I polished off All the Living and the Dead: From Embalmers to Executioners, an Exploration of the People who Have Made Death Their Life's Work by Hayley Campbell, which was an incredibly thoughtful birthday gift from my sister, who gets me. It belongs on the same shelf as Mary Roach's Stiff and Caitlyn Doughty's From Here to Eternity, which are two of my favorite nonfiction books. Jones' fascination with death began with seeing her dad Eddie Campbell's (yep) illustrations of the Ripper victims in From Hell. Unlike Roach or Doughty, she actually does encounter something in her research that really does a number on her (I couldn't get it out of my head either, having only read about it ,and it's upsetting enough that I'm not going to go into more detail). Like any good book about death, it's really funny, heartbreaking and also so, so, so human, with an unexpected and extremely compassionate discussion of trauma and healing.
I also finally read Gender Queer. Gender Queer is one of if not the most banned book in the United States right now. It upsets people in such a visceral way that they're ready to tear down entire institutions to scrub it out of existence. I approached it feeling like I was opening the pages of a heavyweight in the censorship wars, a mighty beast of a book that's reduced grown men to red-faced blubbering at city council meetings.
Instead, it's a sparely drawn and deeply felt memoir of learning to understand who you are. I read horror comics, so I recognize that my shock-o-meter may be a bit defective, but look. This book is not shocking. Seriously, the adjectives I would use to describe this book are: gentle, thoughtful, empathetic. I mean, sure, there are two (2) panels that I guess are "sexually explicit," and there's some menstrual blood. I feel compelled to mention that about 50% of the population has at one point in their life rested their gaze upon a used menstrual pad. Is that really worth defunding a library over?
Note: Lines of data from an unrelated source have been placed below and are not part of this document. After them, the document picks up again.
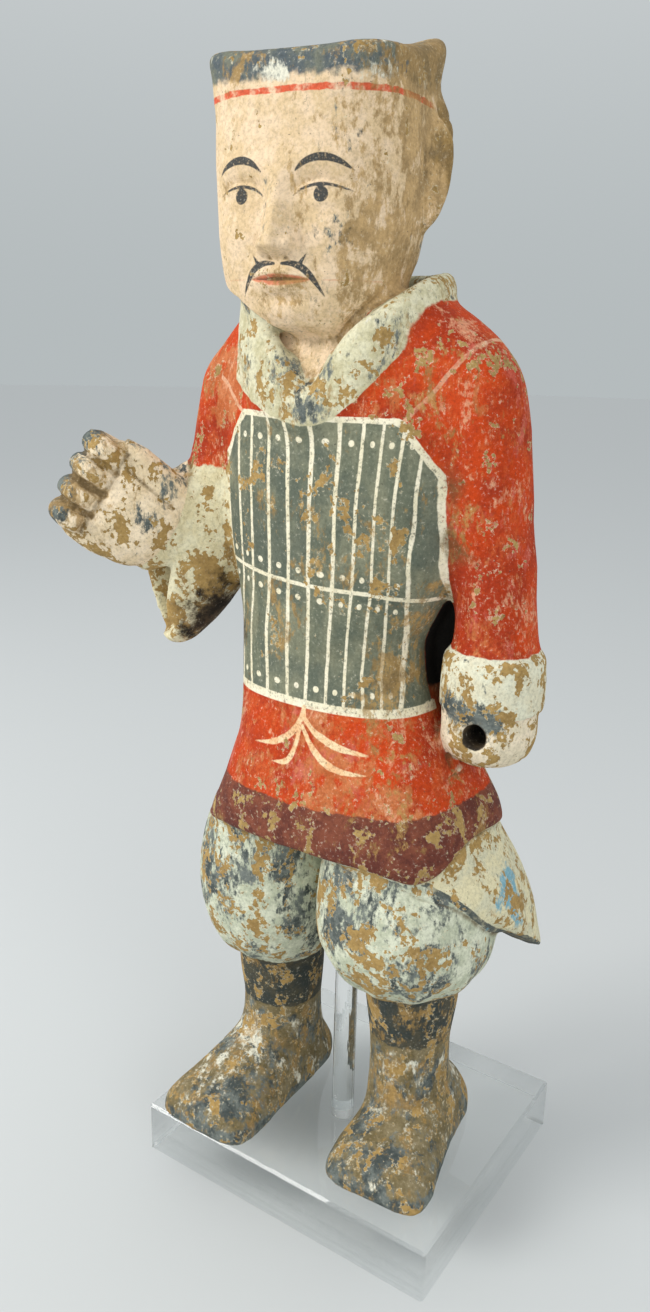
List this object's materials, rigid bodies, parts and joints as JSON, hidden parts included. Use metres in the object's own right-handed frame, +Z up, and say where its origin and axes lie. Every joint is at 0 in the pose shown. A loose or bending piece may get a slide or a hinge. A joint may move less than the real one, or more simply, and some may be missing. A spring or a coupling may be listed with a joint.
{
  "type": "painted terracotta soldier statue on a clear display stand",
  "caption": "Standing foot soldier of painted terracotta, right hand raised, left fist bored for a shaft, on a clear slab with a rod up into its underside.",
  "frame": {"origin": "middle of the clear slab's underside", "axes": "+Z up; the soldier faces -Y, and +X is its own left"},
  "size_m": [0.2094, 0.1458, 0.5071],
  "materials": {
    "painted_terracotta": "matt fired clay with worn paint",
    "clear_acrylic": "clear and polished"
  },
  "bodies": {
    "root": {"warrior": "painted_terracotta", "display_slab": "clear_acrylic", "support_rod": "clear_acrylic"}
  },
  "joints": []
}
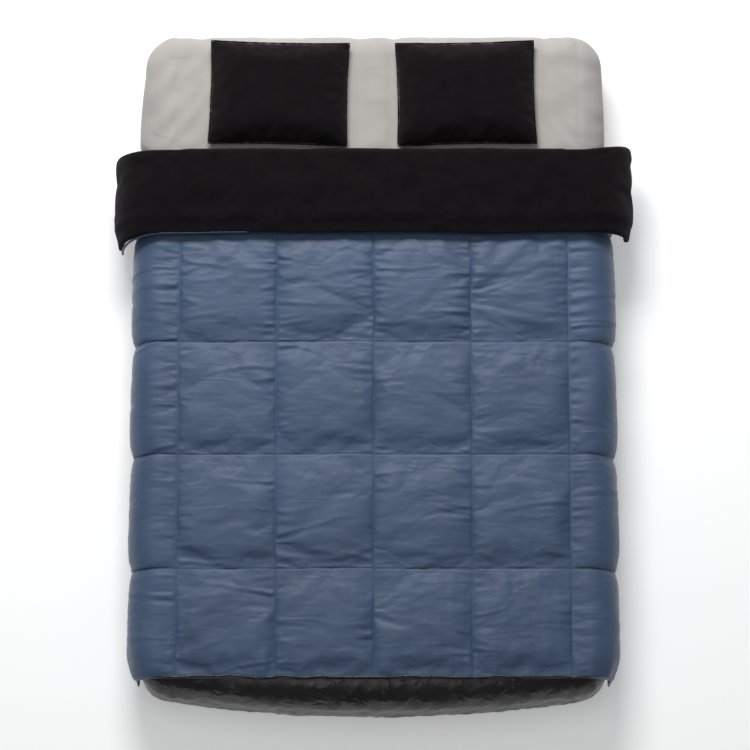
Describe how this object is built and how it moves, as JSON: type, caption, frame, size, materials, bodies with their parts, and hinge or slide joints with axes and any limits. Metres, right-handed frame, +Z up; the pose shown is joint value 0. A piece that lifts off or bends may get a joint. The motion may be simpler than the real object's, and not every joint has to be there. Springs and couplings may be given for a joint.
{
  "type": "camp quilt",
  "caption": "Double camp quilt with a turned-back fleece cuff, on a filled fitted base with a dark foot end, side zips and loose pillows.",
  "frame": {"origin": "middle of the base's length and width, on the floor under it", "axes": "+X across the bed, to the sleepers' right lying on their backs with heads at +Y seen from above; +Y from the foot to the head; +Z up"},
  "size_m": [1.691, 2.24, 0.3089],
  "materials": {
    "airbed": "matt coated film",
    "valve": "moulded",
    "sheet": "brushed polyester sheet",
    "taffeta": "calendered taffeta with a slight gloss",
    "shell": "satin ripstop-weight polyester, quilted",
    "filling": "loose fibre",
    "fleece": "short-pile fleece",
    "zip": "woven tape and nylon coil",
    "slider": "satin"
  },
  "bodies": {
    "base": {"under_panel": "taffeta", "sheet_top": "sheet", "sheet_head_panel": "sheet", "sheet_left_panel": "sheet", "sheet_right_panel": "sheet", "foot_end_panel": "taffeta", "cover_left_hem": "taffeta", "cover_right_hem": "taffeta", "airbed_top": "airbed", "airbed_bottom": "airbed", "airbed_band": "airbed", "airbed_beam_1": "airbed", "airbed_beam_2": "airbed", "airbed_beam_3": "airbed", "airbed_beam_4": "airbed", "airbed_beam_5": "airbed", "valve_body": "valve", "base_left_zip_tape": "zip", "base_left_zip_coil": "zip", "base_left_zip_head_stop": "slider", "base_left_zip_foot_stop": "slider", "base_right_zip_tape": "zip", "base_right_zip_coil": "zip", "base_right_zip_head_stop": "slider", "base_right_zip_foot_stop": "slider"},
    "quilt": {"quilt_shell": "shell", "quilt_filling": "filling", "quilt_lining": "fleece", "quilt_foot_binding": "taffeta", "quilt_left_binding": "shell", "quilt_right_binding": "shell", "quilt_left_zip_tape": "zip", "quilt_left_zip_coil": "zip", "quilt_right_zip_tape": "zip", "quilt_right_zip_coil": "zip"},
    "cuff": {"cuff_shell": "shell", "cuff_filling": "filling", "cuff_fleece": "fleece", "cuff_binding": "shell"},
    "left_slider": {"left_zip_slider": "slider"},
    "left_pull": {"left_zip_pull": "slider"},
    "right_slider": {"right_zip_slider": "slider"},
    "right_pull": {"right_zip_pull": "slider"},
    "left_pillow": {"left_pillow_front": "fleece", "left_pillow_back": "fleece", "left_pillow_filling": "filling"},
    "right_pillow": {"right_pillow_front": "fleece", "right_pillow_back": "fleece", "right_pillow_filling": "filling"},
    "valve_plug": {"valve_cap": "valve"}
  },
  "joints": [
    {"name": "quilt_open", "type": "hinge", "parent": "base", "child": "quilt", "pos_m": [0, -1.0318, 0.2203], "axis": [1, 0, 0], "range_deg": [0, 90]},
    {"name": "cuff_fold", "type": "hinge", "parent": "quilt", "child": "cuff", "pos_m": [0, 0.69, 0.2522], "axis": [1, 0, 0], "range_deg": [-120, 0]},
    {"name": "left_zip_run", "type": "slide", "parent": "base", "child": "left_slider", "axis": [0, 1, 0], "range_m": [-1.56, 0]},
    {"name": "left_pull_swing", "type": "hinge", "parent": "left_slider", "child": "left_pull", "pos_m": [-0.7613, 0.66, 0.0318], "axis": [0, 0, -1], "range_deg": [0, 170]},
    {"name": "right_zip_run", "type": "slide", "parent": "base", "child": "right_slider", "axis": [0, 1, 0], "range_m": [-1.56, 0]},
    {"name": "right_pull_swing", "type": "hinge", "parent": "right_slider", "child": "right_pull", "pos_m": [0.7613, 0.66, 0.0318], "axis": [0, 0, 1], "range_deg": [0, 170]},
    {"name": "left_pillow_lift", "type": "slide", "parent": "base", "child": "left_pillow", "axis": [0, 0, 1], "range_m": [0, 0.4]},
    {"name": "right_pillow_lift", "type": "slide", "parent": "base", "child": "right_pillow", "axis": [0, 0, 1], "range_m": [0, 0.4]},
    {"name": "valve_plug_pull", "type": "slide", "parent": "base", "child": "valve_plug", "axis": [0, 1, 0], "range_m": [0, 0.04]}
  ]
}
My takeaway from Gender Queer was that these fascists' goal isn't only to remove LGBTQ people from public life, they're also trying to remove anything that might encourage empathy in the blinkered folks in Straightlandia, which will make their fascist objectives of control and repression that much easier to achieve.
And I read Patrick Barb's excellent novella Helicopter Parenting in the Age of Drone Warfare in one white-knuckled sitting, and highly recommend it. It's a tense, lean genre mashup of sci fi and horror that hits a lot of very specific parental anxieties (like, with a hammer).
Like the rest of the world, I'm still enjoying The Last of Us, and like everyone else, I was appropriately wrecked by the Nick Offerman episode. That was balanced very nicely by the second season of Avenue 5, which I recommend very specifically for people who are relatively new to management. It is a mean show and I want to be very up front about that, but it's also hilarious, and it does such a wonderful job of dramatizing that hideous feeling when you realize no one is actually in charge but everyone expects you to be. It also nails how farcical it feels to be trapped at the interstices of various slow-motion apocalypses.
I got invited to visit a very cool fellow parent's house on my street to sit with her at her kitchen table and peacefully type away on our respective laptops while our two kids played in the other room. It felt wonderful, and also like I should probably seek other people out more often, because I think life could potentially be much easier and better if I would spend more time outside of my own head.
That's all I have for you this week. Thanks for spending a few moments of your Friday with me, and I hope you're happy and have things to look forward to this weekend.